The geometry aspect is slightly less obvious – but it has actually already started making itself apparent. By defining the linear polynomial $y = 2x + 3$, we’ve already seen how this corresponds to an object on a 2D graph. If your polynomial has more than one variable, this shape will exist in more than 2 dimensions. Each polynomial defines an object in space – a line, a plane or a solid, or anything else, and by studying the polynomials you can examine the geometry of these shapes and the connections between the abstract numerical object and the slightly more tangible (at least in lower dimensions) shapes. Algebraic curves (shapes defined by polynomials) range from simple lines and circles to beautiful complicated shapes with exciting names like the cycloid, the quadrifolium and the Conchoid of Nicomedes.
Birkar’s work in algebraic geometry concerns the structures you can construct from the rings of polynomials, how these generalise to higher dimensions, and how to deal with singularities in the space (points where the polynomial doesn’t look like a simple curve). His Fields medal was awarded for work on morphisms, maps used to ‘patch’ varieties (collections of polynomials) at points where they have singularities, so that they can be studied more easily.
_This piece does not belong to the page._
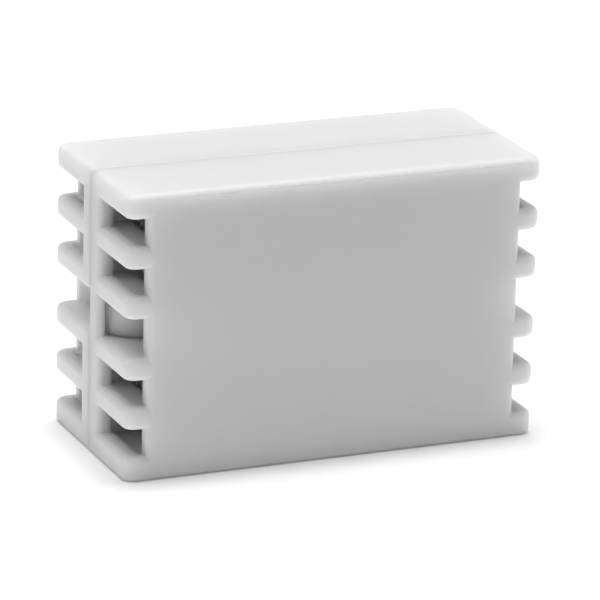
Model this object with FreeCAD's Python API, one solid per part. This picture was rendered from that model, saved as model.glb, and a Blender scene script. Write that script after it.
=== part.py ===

Algebraic geometry connects to the study of shapes in topology, the use of polynomials to model mathematical problems, and it has connections to cryptography through the polynomials used in encryption, and to higher level physics concepts such as string theory. Since you’ve certainly already done a very small amount yourself – whenever you’ve sketched a graph of $x^2$ – you can maybe appreciate the importance of Birkar’s achievement and the beauty of this kind of mathematics, even if you’re not quite at Fields medal level yet.